It’s not the town of Matera itself which is interesting, but its old slum districts or "Sassi". There’s enough to keep you occupied here for days and we recommend that you read up on the area before visiting to get the most out of your trip.
Sasso Caveoso and Sasso Barisano are the two districts that up until the 1960's housed thousands of people in stone houses reminiscent of third-world conditions. In Carlo Levi’s novel “Christ Stopped at Eboli”, where Levi is banished to the under-privileged Southern Italy, his sister compares Sassi with Dante’s Inferno: “Never before have I seen such an outpouring of human suffering,” she says. The residents had “the gnarled faces of old men, desperate with hunger, and hair teeming with lice. Most had swollen stomachs and faces yellow with malaria.” When they begged, they didn’t ask her for money but for quinine.
After the Second World War, the Italian government decided to put an end to the scandalous condition of Matera. However, when they evacuated over 15,000 residents to more modern accommodation in the town, they ended up having to wall up some of the old Sassi stone houses to prevent their former residents moving back in!
During recent decades, renovation work has been conducted in the area, and some accommodation is beginning to be allocated to newly-weds. The ‘ghost town’ is now becoming fashionable, especially amongst artists, and there are even some bars and restaurants here now.
Cave Churches: In addition to the many caves for habitation, there are also a wide range of rock churches in the city (about 130 in total). For example 'Santa Maria d'Idris', which has frescoes from the 13th century and in the so-called Albanian district 'Santa Lucia all Malve' from the 10th century with frescoes in Byzantine style from approx. 1250 AD. If you are interested in the history you should visit the city's archaeological museum 'Museo Nazionale Ridola' which is located in the former convent of Santa Chiara dating from 1698.

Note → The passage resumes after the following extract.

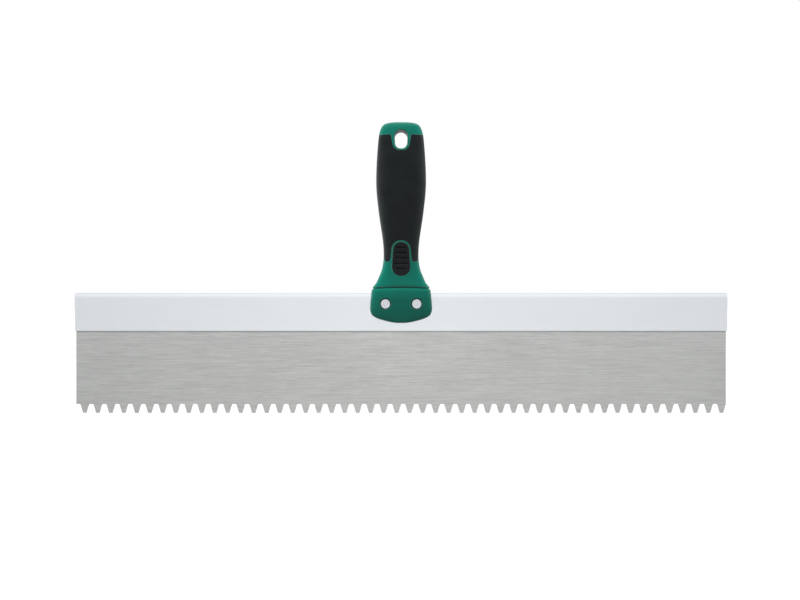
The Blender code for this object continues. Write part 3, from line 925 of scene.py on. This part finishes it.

To get a good overview of the city and enjoy it in all its glory you can journey approx. 2 km outside the town towards Laterza on the main road SS7, turn right towards the cave churches 'Chiese rupestri' and head to 'Belvedere' which is a lookout from where this is an impressive view of the city.

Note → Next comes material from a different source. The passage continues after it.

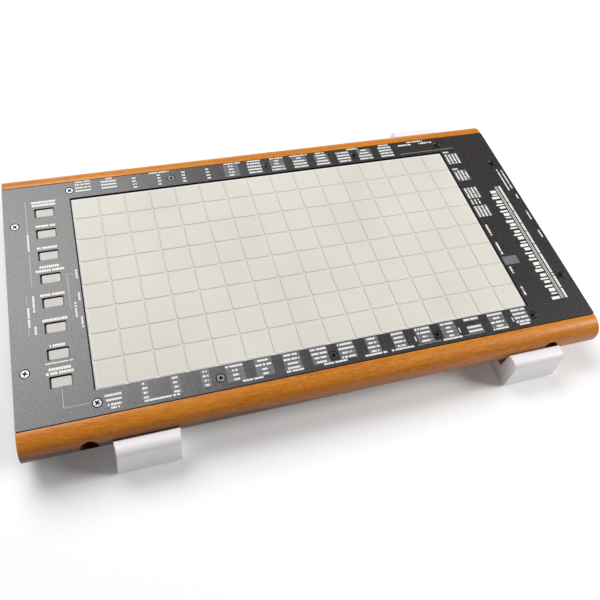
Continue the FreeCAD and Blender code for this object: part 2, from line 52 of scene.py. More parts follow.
# ---------------------------------------------------------------- camera
# A close three-quarter view from above the front left corner, tipped a little to one side.

lens = bpy.data.cameras.new("camera")
lens.sensor_width = 36.0
lens.lens = 40.9
lens.shift_x = 0.058
lens.shift_y = -0.133
camera = bpy.data.objects.new("camera", lens)
bpy.context.scene.collection.objects.link(camera)
heading, look_down, tip = (math.radians(angle) for angle in (23.88, 51.30, 10.88))
camera.matrix_world = (Matrix.Translation((-0.1440, -0.2596, 0.4345))
                       @ Matrix.Rotation(-heading, 4, "Z")
                       @ Matrix.Rotation(math.pi / 2 - look_down, 4, "X")
                       @ Matrix.Rotation(tip, 4, "Z"))
bpy.context.scene.camera = camera

# ---------------------------------------------------------------- folded steel tray
# The tray is 1.5 mm steel sheet, folded into a floor and four walls and powder coated black.
# Its walls show at the two ends of the keyboard, and its floor from below.


def colour(code):
    """An sRGB hex colour as the linear colour that the shaders take."""
    channels = [int(code[i:i + 2], 16) / 255 for i in (1, 3, 5)]
    linear = [c / 12.92 if c <= 0.04045 else ((c + 0.055) / 1.055) ** 2.4 for c in channels]
    return (*linear, 1.0)


def new_material(name):
    """An empty node material and its tree."""
    material = bpy.data.materials.new(name)
    material.use_nodes = True
    material.node_tree.nodes.clear()
    return material, material.node_tree


def add(tree, kind, inputs=None, **settings):
    """Adds a node. Each input is a value, or a pair of another node and the output it comes from."""
    node = tree.nodes.new("ShaderNode" + kind)
    for name, value in settings.items():
        setattr(node, name, value)
    for socket, value in (inputs or {}).items():
        if isinstance(value, tuple) and isinstance(value[0], bpy.types.Node):
            tree.links.new(value[0].outputs[value[1]], node.inputs[socket])
        else:
            node.inputs[socket].default_value = value
    return node


def dress(material, *names):
    """Gives a finish to CAD nodes that keep their own shape."""
    for name in names:
        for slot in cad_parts[name].material_slots:
            slot.material = material


# Black powder coat on steel: an even satin black with the faint ripple of baked powder.
tray_coat, tree = new_material("black powder coat on folded steel")
place = add(tree, "TexCoord")
ripple = add(tree, "TexNoise", {"Vector": (place, "Object"), "Scale": 1 / (1.1 * MM), "Detail": 3.0})
shine = add(tree, "MapRange", {"Value": (ripple, "Fac"), "To Min": 0.42, "To Max": 0.60})
relief = add(tree, "Bump", {"Height": (ripple, "Fac"), "Strength": 0.5, "Distance": 0.06 * MM})
coat = add(tree, "BsdfPrincipled", {"Base Color": colour("#1D1D1E"), "Roughness": (shine, "Result"),
                                    "Normal": (relief, "Normal")})
add(tree, "OutputMaterial", {"Surface": (coat, "BSDF")})
dress(tray_coat, "base_tray")

# ---------------------------------------------------------------- pillars, screws and support plate
# Turned steel pillars are riveted to the tray's floor and carry the panel, the support plate and the
# boards. Plain pan-head steel screws hold the boards, the plate, the feet and the wooden rails.

# Bright zinc plate on steel: cold grey metal with a slightly cloudy, uneven shine.
zinc, tree = new_material("bright zinc plate on steel")
place = add(tree, "TexCoord")
cloud = add(tree, "TexNoise", {"Vector": (place, "Object"), "Scale": 1 / (2.5 * MM), "Detail": 4.0})
shine = add(tree, "MapRange", {"Value": (cloud, "Fac"), "To Min": 0.22, "To Max": 0.42})
tint = add(tree, "Mix", {"Factor": (cloud, "Fac"), 6: colour("#A9ACAF"), 7: colour("#C9CBCA")},
           data_type="RGBA")
metal = add(tree, "BsdfPrincipled", {"Base Color": (tint, 2), "Metallic": 1.0,
                                     "Roughness": (shine, "Result")})
add(tree, "OutputMaterial", {"Surface": (metal, "BSDF")})
dress(zinc, "panel_standoffs", "plate_standoffs", "main_board_standoffs", "key_board_standoffs",
      "plate_screws", "board_screws", "rail_screws", "foot_screws")

# Rolled aluminium sheet: long straight mill lines, paler and softer than the zinc.
rolled_aluminium, tree = new_material("rolled aluminium sheet")
place = add(tree, "TexCoord")
along = add(tree, "Mapping", {"Vector": (place, "Object"), "Scale": (1 / (30 * MM), 1 / (0.4 * MM), 1.0)})
mill_lines = add(tree, "TexNoise", {"Vector": (along, "Vector"), "Scale": 1.0, "Detail": 2.0})
shine = add(tree, "MapRange", {"Value": (mill_lines, "Fac"), "To Min": 0.28, "To Max": 0.48})
metal = add(tree, "BsdfPrincipled", {"Base Color": colour("#C4C6C8"), "Metallic": 1.0,
                                     "Roughness": (shine, "Result")})
add(tree, "OutputMaterial", {"Surface": (metal, "BSDF")})
dress(rolled_aluminium, "support_plate")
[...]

Returning to the Sassi district you will find that there is a newer part of town with the lively shopping street 'Via del Corso'. It is especially busy and in the evening around 8.00 pm and should be regarded as one of southern Italy's most bustling and atmospheric streets. Here you meet all age groups and people from near and far. Men wear mostly suits, ties and hats. Do not miss the cosy seats on Piazza Vittorio Veneto, Piazza Pascoli and Piazza Sedile.
Besides the many cave dwellings, there are quite a few cliff-top churches in the town. Examples of these are Santa Maria de Idris and Santa Lucia, which both house 13th century frescos, and, in the so-called Albanian neighbourhood, Santa Maria alle Malve from the 10th century, with frescos in Byzantine style from around 1250. The neighbourhood is known as the Albanian quarter because 15th century Christians fleeing Albania following the Turkish occupation settled here.
It is not only in literature that Matera has left its mark. The city has been used as a set for both Italian and international films, often religious in nature. In 2004, it was the setting for Mel Gibson's biblical work 'The Passion of the Christ', which used 5,000 of the city's residents as extras. The town appears in many of the film's scenes, especially the city streets such as Via Dolorosa where Jesus carries his own cross, and Gravina ravine with all the grotto caves, where the crucifixion takes place. Another example of a great film that has used Matera cosy environment as a backdrop is the award-winning Italian film 'L'Uomo delle Stelle'. It's about a film maker running around in southern Italy and pretending to be a talent scout for a large Roman film company. He gives the poor people false hopes of a better future.
As mentioned, there is enough of interest in Matera’s Sassi for quite a lengthy visit, and we recommend reading up on the town’s history before your visit so that you can get the most out of your trip to this fascinating town. We also recommend getting hold of a map before you begin exploring the Sassi, since it’s very easy to get lost. Remember that Matera lies in a ravine, and is therefore not suited for exploration if you have trouble walking or are not in good health.